Chips Act Shortfalls and the Push for Chips Act 2.0 in 2026
Yet one high-profile investment can’t fix the bigger picture. The European Court of Auditors’ Special Report 12/2025 delivered a sobering verdict: the Chips Act is “very unlikely” to achieve its core goal of 20% global semiconductor market share by 2030, with realistic projections hovering around just 11.7%.
Funding remains fragmented across member states, projects move slowly, energy costs are prohibitive, and critical raw-material dependencies (such as 95% of gallium coming from China) expose ongoing vulnerabilities that no single deal can fully address.
A growing coalition is pressing for change. It spans the European Commission ahead of the 2026 review, the ECA, the Semicon Coalition representing all 27 member states, and key national governments.

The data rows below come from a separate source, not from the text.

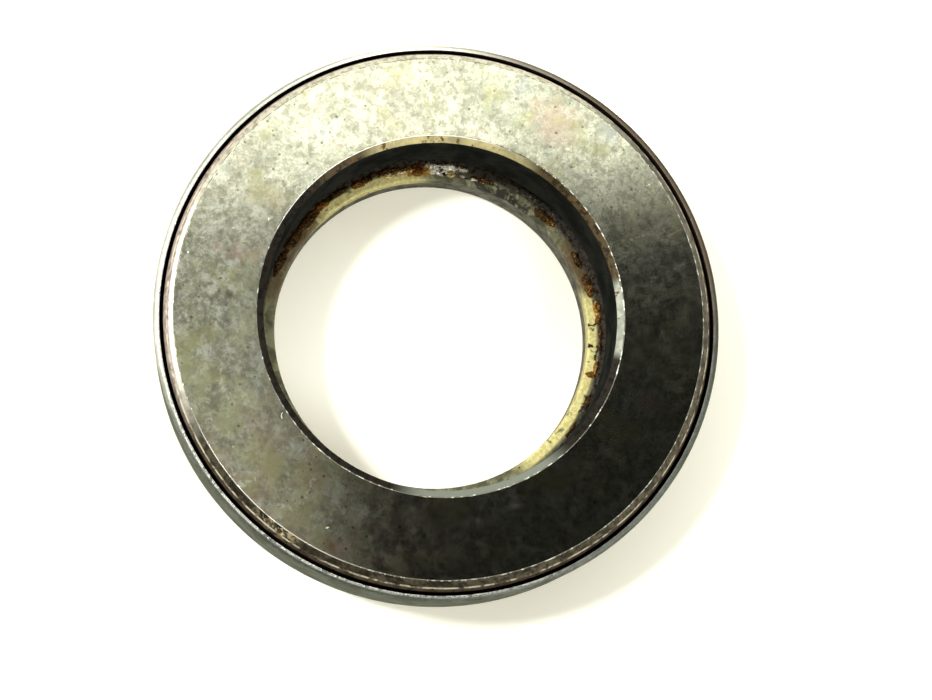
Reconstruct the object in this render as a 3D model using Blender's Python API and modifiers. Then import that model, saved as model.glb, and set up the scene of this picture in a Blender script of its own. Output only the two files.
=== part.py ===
"""Thrust ball bearing with a pressed steel shell.

Two hardened washers, each with a ball groove, hold a ring of balls in a pressed cage. A thin shell is
rolled in under the bottom washer and stands open round the top one, which turns freely inside it.
Units are metres. The origin is the centre of the resting face, and +Z is the bearing's axis.
"""

import math

import bmesh
import bpy
from mathutils import Matrix

MM = 0.001

# Driving dimensions of the whole bearing
HEIGHT = 16.2 * MM
SHELL_R = 36.6 * MM
SHAFT_BORE_R = 21.0 * MM
TOP_BORE_R = 22.75 * MM

# Balls
BALL_COUNT = 22
BALL_R = 3.175 * MM
PITCH_R = 28.5 * MM
GROOVE_R = BALL_R + 0.3 * MM

# Heights of the two flat lands that face each other across the balls
LOWER_LAND_Z = 4.4 * MM
UPPER_LAND_Z = 7.7 * MM
BALL_Z = (LOWER_LAND_Z + UPPER_LAND_Z) / 2

# Pressed sheet
SHEET = 0.65 * MM
FIT_GAP = 0.3 * MM
SHELL_CORNER_R = 5.6 * MM
SHELL_FOOT_Z = 0.6 * MM
SHELL_TOP_Z = HEIGHT - 1.65 * MM

SEGMENTS = 60
CAGE_SEGMENTS = 3 * BALL_COUNT
FULL_TURN = 2 * math.pi


def clear_scene():
    for obj in list(bpy.data.objects):
        bpy.data.objects.remove(obj, do_unlink=True)


def new_collection(name):
    collection = bpy.data.collections.new(name)
    bpy.context.scene.collection.children.link(collection)
    return collection


def metal(name, colour, roughness):
    """A plain bare-metal material."""
    material = bpy.data.materials.new(name)
    material.use_nodes = True
    shader = material.node_tree.nodes["Principled BSDF"]
    shader.inputs["Base Color"].default_value = (*colour, 1.0)
    shader.inputs["Roughness"].default_value = roughness
    shader.inputs["Metallic"].default_value = 1.0
    return material


def arc(centre_r, centre_z, radius, start_deg, end_deg, steps):
    """Points on an arc in the radius and height plane, angles from +R towards +Z."""
    angles = [math.radians(start_deg + (end_deg - start_deg) * i / steps) for i in range(steps + 1)]
    return [(centre_r + radius * math.cos(a), centre_z + radius * math.sin(a)) for a in angles]


def apply_modifiers(obj):
    """Turns the object's modifiers into plain mesh, smooth but for its sharp corners."""
    bpy.context.view_layer.update()
    evaluated = obj.evaluated_get(bpy.context.evaluated_depsgraph_get())
    mesh = bpy.data.meshes.new_from_object(evaluated)
    obj.modifiers.clear()
    obj.data = mesh
    mesh.shade_smooth()
    mesh.set_sharp_from_angle(angle=math.radians(30))


def turned(name, profile, segments, collection):
    """A closed profile turned round the Z axis. It runs outwards over the top and down its outer side."""
    mesh = bpy.data.meshes.new(name)
    vertices = [(r, 0.0, z) for r, z in profile]
    edges = [(i, (i + 1) % len(profile)) for i in range(len(profile))]
    mesh.from_pydata(vertices, edges, [])
    obj = bpy.data.objects.new(name, mesh)
    collection.objects.link(obj)
    screw = obj.modifiers.new("turn", "SCREW")
    screw.axis = "Z"
    screw.angle = FULL_TURN
    screw.steps = segments
    screw.render_steps = segments
    return obj


def groove_edges(land_z):
    """Half the angle, in degrees, that a ball groove's arc takes away from a land at this height."""
    return math.degrees(math.asin(abs(land_z - BALL_Z) / GROOVE_R))


def make_top_washer(collection, material):
    """The thick washer: a ground face with a 45 degree outer chamfer, and a ball groove below."""
    face_inner_r = TOP_BORE_R + 0.9 * MM
    face_outer_r = 34.05 * MM
    washer_r = 35.35 * MM
    chamfer = 0.9 * MM
    shoulder = 0.9 * MM
    bore_chamfer_depth = 0.45 * MM
    lower_chamfer = 0.4 * MM
    edge = groove_edges(UPPER_LAND_Z)
    profile = [
        (face_inner_r, HEIGHT),
        (face_outer_r, HEIGHT),
        (face_outer_r + chamfer, HEIGHT - chamfer),
        (washer_r, HEIGHT - chamfer - shoulder),
        (washer_r, UPPER_LAND_Z + lower_chamfer),
        (washer_r - lower_chamfer, UPPER_LAND_Z),
        *arc(PITCH_R, BALL_Z, GROOVE_R, edge, 180 - edge, 8),
        (TOP_BORE_R + lower_chamfer, UPPER_LAND_Z),
        (TOP_BORE_R, UPPER_LAND_Z + lower_chamfer),
        (TOP_BORE_R, HEIGHT - bore_chamfer_depth),
    ]
    washer = turned("top_washer", profile, SEGMENTS, collection)
    washer.data.materials.append(material)
    apply_modifiers(washer)
    return washer


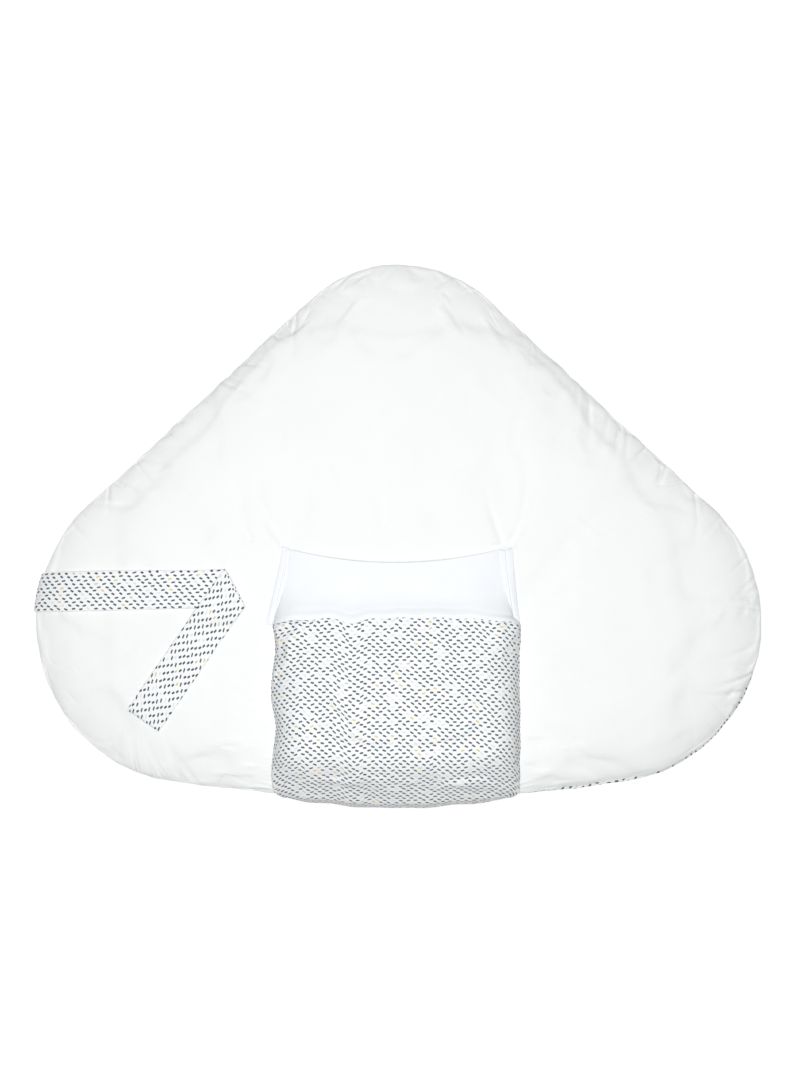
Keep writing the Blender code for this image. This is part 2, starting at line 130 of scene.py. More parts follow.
class Shade:
    """One socket of a material: arithmetic on it adds Math nodes, and node() adds any other."""

    def __init__(self, socket):
        self.socket = socket

    def node(self, kind, settings=None, inputs=None, output=0):
        """A node of any kind: its settings are set first, then its sockets get values or links."""
        tree = self.socket.id_data
        made = tree.nodes.new(kind)
        for name, value in (settings or {}).items():
            setattr(made, name, value)
        for key, value in (inputs or {}).items():
            if isinstance(value, Shade):
                tree.links.new(value.socket, made.inputs[key])
            else:
                made.inputs[key].default_value = value
        return Shade(made.outputs[output])

    def math(self, operation, *terms):
        return self.node("ShaderNodeMath", {"operation": operation}, dict(enumerate(terms)))

    def __add__(self, other):
        return self.math("ADD", self, other)

    def __radd__(self, other):
        return self.math("ADD", other, self)

    def __sub__(self, other):
        return self.math("SUBTRACT", self, other)

    def __rsub__(self, other):
        return self.math("SUBTRACT", other, self)

    def __mul__(self, other):
        return self.math("MULTIPLY", self, other)

    def __rmul__(self, other):
        return self.math("MULTIPLY", other, self)

    def __truediv__(self, other):
        return self.math("DIVIDE", self, other)


def new_cloth(name, roughness, sheen):
    """A Principled material, with its output socket and the piece's UVs in metres as Shades."""
    material = bpy.data.materials.new(name)
    material.use_nodes = True
    shader = material.node_tree.nodes["Principled BSDF"]
    shader.inputs["Roughness"].default_value = roughness
    shader.inputs["Specular IOR Level"].default_value = 0.25
    shader.inputs["Sheen Weight"].default_value = sheen
    shader.inputs["Sheen Roughness"].default_value = 0.5
    uv = Shade(material.node_tree.nodes.new("ShaderNodeUVMap").outputs["UV"])
    u = uv.node("ShaderNodeSeparateXYZ", inputs={0: uv}, output="X")
    v = Shade(u.socket.node.outputs["Y"])
    return material, shader, uv, u, v


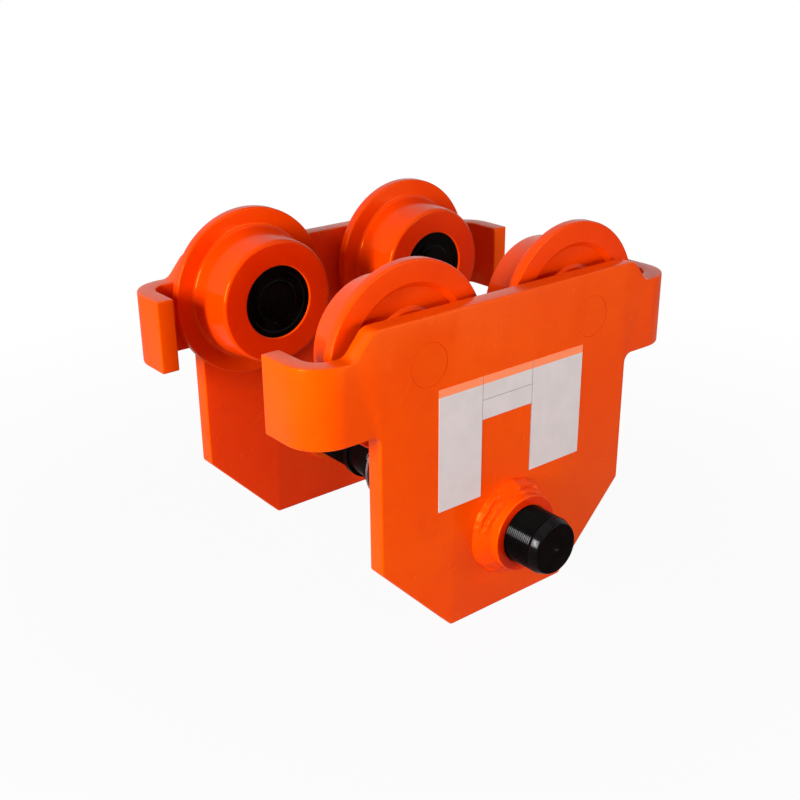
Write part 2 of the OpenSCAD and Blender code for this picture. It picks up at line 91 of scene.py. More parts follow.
def rounded(corners, closed=True, step=math.radians(9)):
    """The corners are (x, y, radius). Gives the outline with each corner as an arc."""
    out = []
    n = len(corners)
    for i, (x, y, r) in enumerate(corners):
        p = Vector((x, y))
        if r <= 0 or (not closed and i in (0, n - 1)):
            out.append((x, y))
            continue
        a = (Vector(corners[i - 1][:2]) - p).normalized()
        b = (Vector(corners[(i + 1) % n][:2]) - p).normalized()
        half = a.angle(b) / 2
        centre = p + (a + b).normalized() * r / math.sin(half)
        start = p + a * r / math.tan(half) - centre
        end = p + b * r / math.tan(half) - centre
        turn = start.angle_signed(end)
        count = max(2, math.ceil(abs(turn) / step))
        for k in range(count + 1):
            t = -turn * k / count
            out.append((centre.x + start.x * math.cos(t) - start.y * math.sin(t),
                        centre.y + start.x * math.sin(t) + start.y * math.cos(t)))
    return out


def on_circle(bm, radius, y, count):
    """Vertices on a circle round Y."""
    angles = [FULL * k / count for k in range(count)]
    return [bm.verts.new((radius * math.cos(a), y, radius * math.sin(a))) for a in angles]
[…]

Key flashpoints driving the debate:
- ASML–Mistral partnership (Sept 2025) – private sector outpacing policy
- ECA Special Report 12/2025 – “very unlikely” on 20% target
- Intel’s €30 billion Magdeburg megafab cancellation (2025) – subsidies now redirectable
- Ongoing US–Dutch export tightening – geopolitical pressure unrelenting
Private-Sector Speed vs Policy Lag in European Semiconductor Strategy
Have the deals and reports curbed Europe’s ambitions? Not yet. The Mistral alliance shows private-sector speed can outpace Brussels bureaucracy; Chips Act 2.0 consultation is live and the Semicon Coalition’s pressure is mounting. Investor momentum holds strong as ASML still expects flat-to-growing total sales in 2026 despite the China drop.
EU tech culture remains mixed. Governments and industry crave sovereignty, yet energy prices, talent shortages, and global competition force pragmatic partnerships.
As outlined, foreign players continue to dominate AI innovation, with Europe still only producing around 8–10 % of global chips today. Even optimistic forecasts see only modest gains without a massive new investment wave.
Can Europe Turn ASML Into True Tech Independence Before It’s Too Late?
Europe possesses a rare strategic asset in ASML, and the Mistral deal proves that intra-European alliances can deliver tangible sovereignty wins. Yet the European Court of Auditors’ warning rings loud: without a realistic, fast-tracked Chips Act 2.0, the continent risks remaining a high-value equipment supplier rather than a true AI power.
The coming months will be decisive. Public consultations are nearing their close, and the Commission’s Chips Act 2.0 proposal is due in Q1 2026. For years, rhetoric has outpaced action. Europe now faces a clear choice: use this narrow window to build real technological independence, or remain on the sidelines while its crown jewel powers others’ AI ambitions.